Gemessen an dieser Rechtslage war das Vorbringen der Beschwerdeführer in der Augenscheinsverhandlung vom 11. April 1988, "grundsätzlich Einwendungen" zu erheben, nicht als Einwendung zu werten und damit auch einer

- rechtserheblichen - Konkretisierung unzugänglich. Das Vorbringen der Beschwerdeführer in der am 21. November 1988 fortgesetzten Augenscheinsverhandlung erfüllte jedoch die an Einwendungen zu stellenden Anforderungen und vermittelte damit den Beschwerdeführern Parteistellung (u.a.) im Rahmen des Alternativtatbestandes "Lärm". Das ebenfalls auf Lärmemissionen, und zwar durch auf dem Betriebsgrundstück fahrende Kraftfahrzeuge bezogene spätere Vorbringen der Beschwerdeführer erweist sich somit als zulässige Konkretisierung dieser Einwendung. Da die belangte Behörde dies verkannte und die darauf gestützte Berufung als unzulässig zurückgewiesen hat, hat sie den angefochtenen Bescheid mit Rechtswidrigkeit seines Inhaltes belastet.
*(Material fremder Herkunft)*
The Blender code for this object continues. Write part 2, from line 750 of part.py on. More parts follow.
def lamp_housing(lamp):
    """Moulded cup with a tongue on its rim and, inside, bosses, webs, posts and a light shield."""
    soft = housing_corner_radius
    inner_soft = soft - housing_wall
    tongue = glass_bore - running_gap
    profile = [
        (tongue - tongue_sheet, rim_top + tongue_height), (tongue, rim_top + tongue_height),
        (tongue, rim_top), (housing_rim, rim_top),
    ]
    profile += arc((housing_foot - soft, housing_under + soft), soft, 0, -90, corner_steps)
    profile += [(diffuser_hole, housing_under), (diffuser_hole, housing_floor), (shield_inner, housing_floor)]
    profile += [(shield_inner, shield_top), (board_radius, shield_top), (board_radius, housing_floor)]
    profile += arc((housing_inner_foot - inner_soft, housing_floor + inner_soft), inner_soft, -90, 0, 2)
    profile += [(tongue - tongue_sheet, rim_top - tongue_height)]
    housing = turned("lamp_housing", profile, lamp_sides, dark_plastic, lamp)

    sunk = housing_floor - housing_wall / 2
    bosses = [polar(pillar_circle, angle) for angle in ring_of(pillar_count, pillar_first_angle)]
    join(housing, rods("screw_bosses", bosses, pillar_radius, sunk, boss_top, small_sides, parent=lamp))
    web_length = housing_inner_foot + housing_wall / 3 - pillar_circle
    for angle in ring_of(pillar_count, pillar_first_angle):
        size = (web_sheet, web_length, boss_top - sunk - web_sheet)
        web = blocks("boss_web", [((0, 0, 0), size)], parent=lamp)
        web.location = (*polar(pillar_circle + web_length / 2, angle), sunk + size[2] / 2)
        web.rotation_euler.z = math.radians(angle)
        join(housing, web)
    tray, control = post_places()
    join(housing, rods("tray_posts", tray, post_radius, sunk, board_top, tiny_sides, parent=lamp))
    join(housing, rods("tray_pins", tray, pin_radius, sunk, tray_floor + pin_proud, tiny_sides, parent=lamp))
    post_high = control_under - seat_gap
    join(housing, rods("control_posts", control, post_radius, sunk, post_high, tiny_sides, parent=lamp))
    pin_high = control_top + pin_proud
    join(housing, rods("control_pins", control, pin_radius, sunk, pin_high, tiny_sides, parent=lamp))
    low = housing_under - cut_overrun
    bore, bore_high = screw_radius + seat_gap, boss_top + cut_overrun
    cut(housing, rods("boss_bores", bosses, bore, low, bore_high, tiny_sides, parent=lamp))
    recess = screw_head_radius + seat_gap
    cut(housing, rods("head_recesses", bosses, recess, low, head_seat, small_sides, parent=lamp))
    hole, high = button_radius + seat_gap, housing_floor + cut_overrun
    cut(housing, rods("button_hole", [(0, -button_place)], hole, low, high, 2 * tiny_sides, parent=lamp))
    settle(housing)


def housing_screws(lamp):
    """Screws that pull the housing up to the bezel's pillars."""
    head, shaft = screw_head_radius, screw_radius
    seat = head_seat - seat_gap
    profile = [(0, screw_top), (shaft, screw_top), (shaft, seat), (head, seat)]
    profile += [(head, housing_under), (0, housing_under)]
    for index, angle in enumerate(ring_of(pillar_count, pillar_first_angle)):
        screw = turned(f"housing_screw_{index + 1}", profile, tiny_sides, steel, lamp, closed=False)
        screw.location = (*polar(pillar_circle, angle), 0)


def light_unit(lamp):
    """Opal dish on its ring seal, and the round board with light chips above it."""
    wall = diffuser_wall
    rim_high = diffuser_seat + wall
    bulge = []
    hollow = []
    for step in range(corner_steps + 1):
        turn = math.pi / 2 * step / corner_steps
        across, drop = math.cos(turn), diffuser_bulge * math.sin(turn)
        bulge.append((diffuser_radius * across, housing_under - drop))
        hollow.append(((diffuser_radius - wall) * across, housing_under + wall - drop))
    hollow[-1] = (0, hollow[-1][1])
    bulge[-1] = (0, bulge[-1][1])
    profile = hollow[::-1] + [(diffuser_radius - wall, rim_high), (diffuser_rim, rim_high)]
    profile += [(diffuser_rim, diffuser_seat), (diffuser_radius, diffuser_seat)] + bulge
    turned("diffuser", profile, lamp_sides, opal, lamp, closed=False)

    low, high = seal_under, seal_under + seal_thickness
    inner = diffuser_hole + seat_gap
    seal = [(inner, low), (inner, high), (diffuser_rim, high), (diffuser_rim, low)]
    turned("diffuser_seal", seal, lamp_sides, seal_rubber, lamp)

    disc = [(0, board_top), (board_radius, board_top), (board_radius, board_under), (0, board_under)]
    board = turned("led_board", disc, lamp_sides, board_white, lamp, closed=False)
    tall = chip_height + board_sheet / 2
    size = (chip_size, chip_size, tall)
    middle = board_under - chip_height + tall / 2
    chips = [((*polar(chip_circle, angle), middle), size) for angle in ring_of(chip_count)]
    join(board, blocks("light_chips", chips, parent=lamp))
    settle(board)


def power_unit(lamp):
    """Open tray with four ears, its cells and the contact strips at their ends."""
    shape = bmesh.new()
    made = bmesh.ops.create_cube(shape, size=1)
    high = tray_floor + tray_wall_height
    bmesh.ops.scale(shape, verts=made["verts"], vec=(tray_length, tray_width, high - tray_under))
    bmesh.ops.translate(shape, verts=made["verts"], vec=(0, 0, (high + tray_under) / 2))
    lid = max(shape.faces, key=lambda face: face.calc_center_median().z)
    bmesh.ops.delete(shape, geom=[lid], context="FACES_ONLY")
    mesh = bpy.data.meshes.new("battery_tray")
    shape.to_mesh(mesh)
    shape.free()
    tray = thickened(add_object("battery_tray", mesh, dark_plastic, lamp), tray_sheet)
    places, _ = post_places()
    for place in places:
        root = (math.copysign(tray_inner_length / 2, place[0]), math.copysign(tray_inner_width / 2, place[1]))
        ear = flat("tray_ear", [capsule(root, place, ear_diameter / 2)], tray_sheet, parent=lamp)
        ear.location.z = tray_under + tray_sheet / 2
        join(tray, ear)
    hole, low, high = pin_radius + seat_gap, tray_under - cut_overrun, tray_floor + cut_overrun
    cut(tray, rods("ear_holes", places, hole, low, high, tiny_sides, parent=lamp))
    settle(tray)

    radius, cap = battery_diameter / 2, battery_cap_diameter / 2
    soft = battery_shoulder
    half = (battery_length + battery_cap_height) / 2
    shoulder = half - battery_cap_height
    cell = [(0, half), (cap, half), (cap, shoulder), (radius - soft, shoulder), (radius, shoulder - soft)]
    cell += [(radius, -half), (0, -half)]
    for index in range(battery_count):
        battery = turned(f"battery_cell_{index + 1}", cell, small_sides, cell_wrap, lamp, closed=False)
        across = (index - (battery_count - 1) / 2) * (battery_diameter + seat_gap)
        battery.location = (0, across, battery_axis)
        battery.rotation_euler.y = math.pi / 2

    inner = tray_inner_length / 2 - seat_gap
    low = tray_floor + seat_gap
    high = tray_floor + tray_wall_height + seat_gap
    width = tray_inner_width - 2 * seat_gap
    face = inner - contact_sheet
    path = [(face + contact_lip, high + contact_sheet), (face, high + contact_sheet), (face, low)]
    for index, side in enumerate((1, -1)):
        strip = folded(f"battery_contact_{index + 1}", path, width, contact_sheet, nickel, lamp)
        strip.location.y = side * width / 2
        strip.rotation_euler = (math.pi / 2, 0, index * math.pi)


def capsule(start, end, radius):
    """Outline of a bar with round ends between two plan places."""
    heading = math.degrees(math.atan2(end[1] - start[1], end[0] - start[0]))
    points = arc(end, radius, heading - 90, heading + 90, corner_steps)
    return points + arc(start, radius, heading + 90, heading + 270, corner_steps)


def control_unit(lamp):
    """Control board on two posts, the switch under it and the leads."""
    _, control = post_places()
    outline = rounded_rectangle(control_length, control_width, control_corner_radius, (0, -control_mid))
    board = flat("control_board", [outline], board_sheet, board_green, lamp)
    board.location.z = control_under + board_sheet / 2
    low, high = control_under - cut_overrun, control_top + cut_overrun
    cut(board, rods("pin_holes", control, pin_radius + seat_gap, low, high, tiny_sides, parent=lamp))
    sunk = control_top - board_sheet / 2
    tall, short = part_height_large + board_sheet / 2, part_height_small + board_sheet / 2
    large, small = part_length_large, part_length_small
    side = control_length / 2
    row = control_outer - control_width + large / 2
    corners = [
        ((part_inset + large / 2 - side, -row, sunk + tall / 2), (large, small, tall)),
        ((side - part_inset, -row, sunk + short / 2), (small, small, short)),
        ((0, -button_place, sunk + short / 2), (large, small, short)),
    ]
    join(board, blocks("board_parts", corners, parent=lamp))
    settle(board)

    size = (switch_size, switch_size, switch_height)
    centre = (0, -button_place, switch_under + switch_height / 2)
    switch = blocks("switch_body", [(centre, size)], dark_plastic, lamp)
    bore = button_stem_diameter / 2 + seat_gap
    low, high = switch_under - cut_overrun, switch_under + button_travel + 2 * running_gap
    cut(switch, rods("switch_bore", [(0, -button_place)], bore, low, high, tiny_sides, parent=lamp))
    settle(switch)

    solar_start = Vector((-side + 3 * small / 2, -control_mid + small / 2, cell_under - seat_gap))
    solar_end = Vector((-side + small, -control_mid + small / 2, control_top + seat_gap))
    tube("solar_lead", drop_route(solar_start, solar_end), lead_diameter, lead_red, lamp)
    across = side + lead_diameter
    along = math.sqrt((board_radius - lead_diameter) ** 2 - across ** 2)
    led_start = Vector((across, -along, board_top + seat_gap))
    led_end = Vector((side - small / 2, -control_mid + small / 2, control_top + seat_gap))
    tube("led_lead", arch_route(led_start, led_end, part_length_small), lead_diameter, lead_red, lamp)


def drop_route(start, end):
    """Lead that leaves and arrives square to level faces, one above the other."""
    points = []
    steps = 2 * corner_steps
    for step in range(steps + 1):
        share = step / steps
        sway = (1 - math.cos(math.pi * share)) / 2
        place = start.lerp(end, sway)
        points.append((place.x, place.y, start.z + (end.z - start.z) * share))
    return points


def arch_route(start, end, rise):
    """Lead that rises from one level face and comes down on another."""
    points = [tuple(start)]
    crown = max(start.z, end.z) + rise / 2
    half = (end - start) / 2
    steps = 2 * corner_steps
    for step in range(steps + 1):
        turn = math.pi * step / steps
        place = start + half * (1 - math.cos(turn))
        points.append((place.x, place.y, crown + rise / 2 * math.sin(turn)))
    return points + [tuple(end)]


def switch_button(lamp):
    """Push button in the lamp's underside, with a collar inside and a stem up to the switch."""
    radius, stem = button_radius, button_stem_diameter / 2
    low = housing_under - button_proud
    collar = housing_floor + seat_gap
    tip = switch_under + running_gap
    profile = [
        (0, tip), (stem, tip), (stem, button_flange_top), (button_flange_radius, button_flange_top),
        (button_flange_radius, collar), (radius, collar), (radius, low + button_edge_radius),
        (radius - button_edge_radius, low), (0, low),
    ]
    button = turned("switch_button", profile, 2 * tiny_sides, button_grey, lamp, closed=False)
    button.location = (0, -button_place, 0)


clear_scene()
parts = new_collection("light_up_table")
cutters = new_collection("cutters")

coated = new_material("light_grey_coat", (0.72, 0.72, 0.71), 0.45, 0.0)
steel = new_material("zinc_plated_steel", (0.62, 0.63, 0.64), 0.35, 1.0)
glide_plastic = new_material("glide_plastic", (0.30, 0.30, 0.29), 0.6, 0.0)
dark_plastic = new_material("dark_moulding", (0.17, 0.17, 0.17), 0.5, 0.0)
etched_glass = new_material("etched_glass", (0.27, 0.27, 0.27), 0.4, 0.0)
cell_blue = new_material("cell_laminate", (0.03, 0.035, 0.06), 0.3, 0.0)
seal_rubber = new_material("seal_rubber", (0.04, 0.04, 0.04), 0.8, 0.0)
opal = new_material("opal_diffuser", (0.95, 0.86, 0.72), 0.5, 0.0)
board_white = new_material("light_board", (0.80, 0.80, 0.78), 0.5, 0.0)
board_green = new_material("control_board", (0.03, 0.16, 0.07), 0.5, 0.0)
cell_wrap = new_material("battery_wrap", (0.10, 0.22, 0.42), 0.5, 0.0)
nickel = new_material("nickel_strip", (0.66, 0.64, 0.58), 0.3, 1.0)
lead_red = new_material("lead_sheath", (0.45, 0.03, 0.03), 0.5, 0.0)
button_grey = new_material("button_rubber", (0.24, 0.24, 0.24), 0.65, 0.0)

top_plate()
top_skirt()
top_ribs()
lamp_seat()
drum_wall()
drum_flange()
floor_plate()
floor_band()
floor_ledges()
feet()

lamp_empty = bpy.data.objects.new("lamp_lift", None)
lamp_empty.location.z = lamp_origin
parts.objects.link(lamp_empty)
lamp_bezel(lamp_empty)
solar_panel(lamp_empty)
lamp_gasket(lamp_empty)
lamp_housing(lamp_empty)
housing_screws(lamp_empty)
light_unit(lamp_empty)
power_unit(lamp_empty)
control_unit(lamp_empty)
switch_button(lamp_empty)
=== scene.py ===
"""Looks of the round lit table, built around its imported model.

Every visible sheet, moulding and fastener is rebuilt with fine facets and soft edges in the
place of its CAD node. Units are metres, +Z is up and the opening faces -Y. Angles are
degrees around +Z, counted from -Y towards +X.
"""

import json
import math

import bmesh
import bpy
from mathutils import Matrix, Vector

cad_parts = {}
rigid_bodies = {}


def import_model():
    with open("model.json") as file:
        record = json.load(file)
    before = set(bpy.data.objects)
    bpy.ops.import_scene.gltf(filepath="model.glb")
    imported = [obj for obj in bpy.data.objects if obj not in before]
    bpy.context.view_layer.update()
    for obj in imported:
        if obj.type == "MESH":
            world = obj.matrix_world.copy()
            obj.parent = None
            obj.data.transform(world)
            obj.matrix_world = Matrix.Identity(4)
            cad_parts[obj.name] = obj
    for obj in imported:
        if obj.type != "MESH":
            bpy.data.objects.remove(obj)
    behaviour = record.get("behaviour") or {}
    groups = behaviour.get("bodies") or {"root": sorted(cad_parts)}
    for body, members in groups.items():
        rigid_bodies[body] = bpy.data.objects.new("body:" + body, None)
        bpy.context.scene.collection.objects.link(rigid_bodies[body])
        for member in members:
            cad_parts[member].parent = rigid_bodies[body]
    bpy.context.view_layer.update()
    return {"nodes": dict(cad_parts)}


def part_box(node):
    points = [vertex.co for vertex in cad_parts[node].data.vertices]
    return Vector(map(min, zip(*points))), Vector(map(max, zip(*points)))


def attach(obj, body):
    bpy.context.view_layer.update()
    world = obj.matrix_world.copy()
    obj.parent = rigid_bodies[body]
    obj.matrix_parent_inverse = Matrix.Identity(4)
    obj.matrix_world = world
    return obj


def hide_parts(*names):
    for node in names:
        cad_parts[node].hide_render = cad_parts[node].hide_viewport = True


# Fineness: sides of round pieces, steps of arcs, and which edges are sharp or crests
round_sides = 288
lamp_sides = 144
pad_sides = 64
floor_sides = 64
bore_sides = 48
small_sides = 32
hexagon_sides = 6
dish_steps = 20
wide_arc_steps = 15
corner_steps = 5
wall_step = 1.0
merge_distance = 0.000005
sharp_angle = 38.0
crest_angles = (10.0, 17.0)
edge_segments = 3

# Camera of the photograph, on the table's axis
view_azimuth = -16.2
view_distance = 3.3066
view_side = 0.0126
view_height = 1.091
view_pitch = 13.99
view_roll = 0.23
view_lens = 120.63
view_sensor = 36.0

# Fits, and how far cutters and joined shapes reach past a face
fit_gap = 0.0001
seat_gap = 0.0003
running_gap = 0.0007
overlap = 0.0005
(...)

Der angefochtene Bescheid war daher gemäß § 42 Abs. 2 Z. 1 VwGG aufzuheben.

Die Kostenentscheidung gründet sich auf die §§ 47 ff VwGG in Verbindung mit der Verordnung BGBl. Nr. 104/1991. Das die Stempelgebühren betreffende Mehrbegehren war abzuweisen, weil der angefochtene Bescheid der Beschwerde nur einfach beizulegen war.